Connection details for a copy of the (Ensembl format) ncbi_taxonomy database, used to fill in the taxonomic hierarchy in the meta table during import.

[META]

[META]
	SPECIES.PRODUCTION_NAME = Operophtera_brumata_v1
	SPECIES.SCIENTIFIC_NAME = Operophtera brumata
	SPECIES.COMMON_NAME = Winter moth
	SPECIES.DISPLAY_NAME = Operophtera brumata v1
	SPECIES.DIVISION = EnsemblMetazoa
	SPECIES.URL = Operophtera_brumata_v1
	SPECIES.TAXONOMY_ID = 472141
	SPECIES.ALIAS = [ operophtera_brumata operophtera_brumata_v1 operophtera%20brumata winter%moth ]
	ASSEMBLY.NAME = v1
	ASSEMBLY.DATE = 2015-08-11
	ASSEMBLY.ACCESSION = GCA_001266575.1
	ASSEMBLY.DEFAULT = v1
	PROVIDER.NAME = Wageningen University
	PROVIDER.URL = http://www.bioinformatics.nl/wintermoth
	GENEBUILD.ID = 1
	GENEBUILD.START_DATE = 2015-08
	GENEBUILD.VERSION = 1
	GENEBUILD.METHOD = import

Metadata for the current import. These fields should be edited to suit the current import and are used either during this import pipeline or as a datasource for parts of the Ensembl website.

[FILES]

[FILES]
	SCAFFOLD = [ fa http://www.bioinformatics.nl/wintermoth/data_files/Obru1.fsa.gz ]

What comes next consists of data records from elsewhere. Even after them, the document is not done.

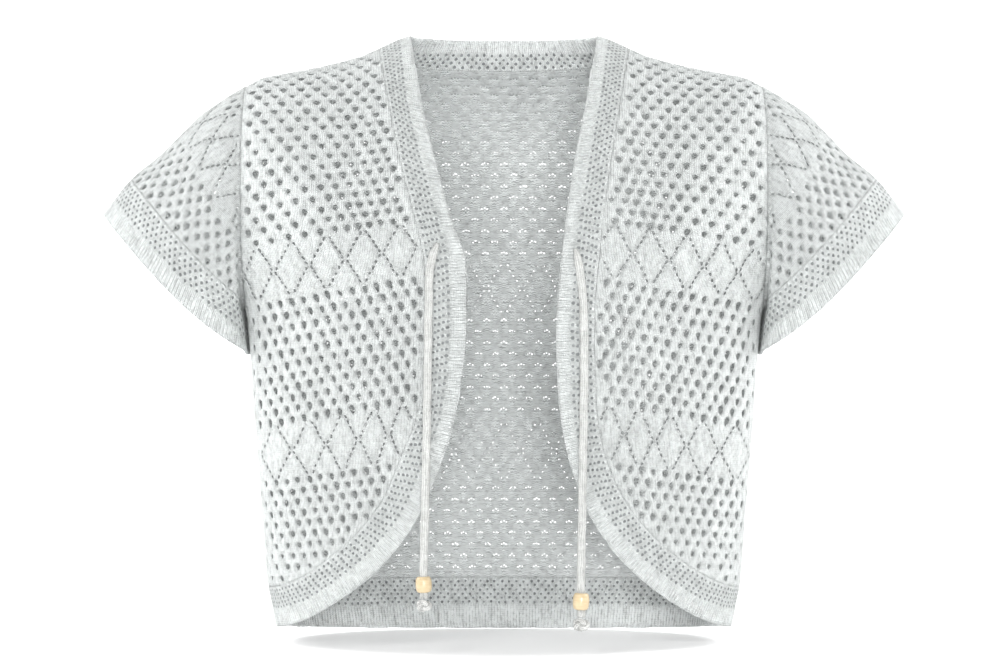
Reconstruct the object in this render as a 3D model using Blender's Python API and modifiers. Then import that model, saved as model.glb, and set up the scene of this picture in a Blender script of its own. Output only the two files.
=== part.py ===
"""Open-front knitted shrug with short sleeves, worn and hollow, built the way it is sewn.

Each cut piece is one wall of cloth: two fronts, a back, two sleeves, two cuffs, two front
bands, a back neck band and a back hem band, with two ties, their beads and their end knots.
The tables are in millimetres and are turned into metres where a mesh is made.
+Z is up, the front faces -Y and the wearer's left is +X. The origin is the middle of the
shoulder line, where the wearer's shoulders carry the cloth.
"""
from math import asin, cos, exp, pi, radians, sin

import bmesh
import bpy
from mathutils import Vector

MM = 0.001
FRONT, BACK = -1, 1
RIGHT, LEFT = -1, 1

# Cloth
PANEL_WALL = 2.0          # lace panels and sleeves
BAND_WALL = 2.4           # bands and cuffs, knitted closer
SEAM_GAP = 0.34           # between two sewn pieces
CUFF_WIDTH = 34.0
SLEEVE_CLEARANCE = 3.0    # from the middle of the body wall to the middle of the sleeve wall

# How finely each piece is divided
ARMHOLE_STEPS = 13        # from the shoulder to the underarm, front or back
SIDE_STEPS = 16           # from the underarm to the hem seam
PANEL_STEPS = 6           # from a band seam to the side
NECK_STEPS = 10
BAND_STEPS = 3
SLEEVE_STEPS = 5
CUFF_STEPS = 2

# Body sections: height, half width, and depth of the front and of the back
BODY_SECTIONS = (
    # z,    half_width, front_depth, back_depth
    (-455, 167.0, 94, 96),
    (-426, 172.5, 97, 99),
    (-411, 176.0, 99, 101),
    (-385, 178.0, 102, 103),
    (-340, 181.5, 107, 106),
    (-290, 185.5, 112, 109),
    (-240, 189.0, 116, 112),
    (-204, 193.0, 117, 113),
    (-165, 205.0, 118, 113),
    (-120, 213.0, 118, 112),
    (-60, 214.0, 117, 110),
    (0, 214.0, 116, 108),
)
SQUARENESS = 2.2          # 2 is an ellipse, more is squarer

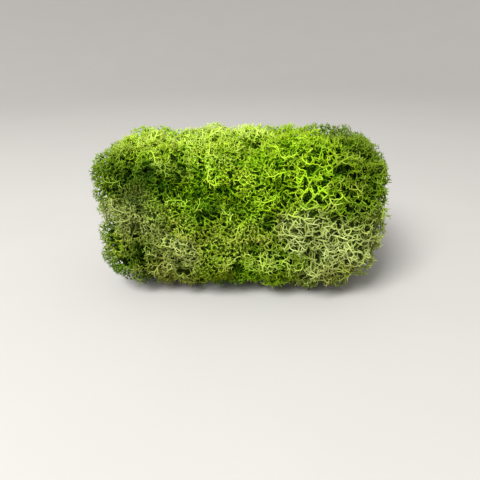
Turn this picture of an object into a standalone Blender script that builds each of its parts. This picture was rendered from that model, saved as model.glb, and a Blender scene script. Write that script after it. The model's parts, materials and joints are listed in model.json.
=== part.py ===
"""Reindeer moss clump: a loaf-shaped cushion of lichen tufts that lie pressed against each other.

Metres, +Z up. The origin is on the surface that the clump rests on, under its middle tuft.
+X runs along the clump, -Y is its front and +Y its back.

Each tuft is one closed solid. It has a core, which stands for its crowded lower branches,
and on every side of the core that faces outwards it has forked twigs with pointed tips.
A tuft keeps to its own cell, bounded by a plane against each neighbour, so no two tufts cross.
Within a tuft, each twig keeps to the cone over its own face of the core, so no two twigs cross.
"""

import math
import random

import bmesh
import bpy
import numpy as np
from mathutils import Vector

# The clump as a whole: half sizes of its rounded block, and how square it is along its length and in
# cross-section (2 is an ellipsoid).
HALF_WIDTH = 0.094
HALF_DEPTH = 0.052
HALF_HEIGHT = 0.0535
END_SQUARENESS = 6.0
SECTION_SQUARENESS = 3.0
# The underside is pressed flat where the clump rests: the rounded block is cut this far above its lowest
# point.
FLAT_CUT = 0.003
MIDDLE = Vector((0, 0, HALF_HEIGHT - FLAT_CUT))
# The furthest that any tip may reach.
REACH_X = 0.0935
REACH_Y = 0.053
REACH_TOP = 0.105

# A tuft: the radius of its head, as a share of its width, and the space between tufts.
HEAD_RADIUS_SHARE = 0.65
# Pressed together, the heads are less round than balls: their surface is drawn out this share of the way to
# the rounded block, where that is no further than the last number of radii from the root.
PRESSED_SHARE = 0.6
PRESSED_REACH = 1.4
TUFT_GAP = 0.0003
FLOOR_CLEARANCE = 0.0004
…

Details of the sequence file(s) to be imported.

If a SCAFFOLD file of type fa is provided, then a CONTIG file is optional and vice versa.
SCAFFOLD data can also be imported from an agp file provided CONTIG sequences are provided.
If no CONTIG file is provided, contigs will be imputed from runs of N in the SCAFFOLD sequence
[MODIFY]

[MODIFY]
	OVERWRITE_DB = 1
	TRUNCATE_SEQUENCE_TABLES = 1

If OVERWRITE_DB is set to 1, running this script will cause any existing database with the same [DATABASE_CORE] NAME to be dropped and recreated before any data are imported.
Setting TRUNCATE_SEQUENCE_TABLES to 1 will truncate any existing sequence tables before importing.
if these values are left unset, additional data will be added to an existing database/sequence table, which may have unintended consequences so proceed with caution.
[SCAFFOLD_NAMES]

[SCAFFOLD_NAMES]
	HEADER = 1
	SCAFFOLD = [ /(.+)/ /scaf_/scaffold/ ]
	CONTIG = [ /(.+)/ /ctg_/contig/ ]

To use a file as a source of scaffold name synonyms for import_sequence_synonyms.pl, [FILES] SCAFFOLD_NAMES must be set and the HEADER flag may be used to indicate that the file has a header row that should be skipped during import.
Alternatively Match and replace regular expressions may be defined for SCAFFOLD and/or CONTIG names to automatically generate a file of synonyms during sequence import.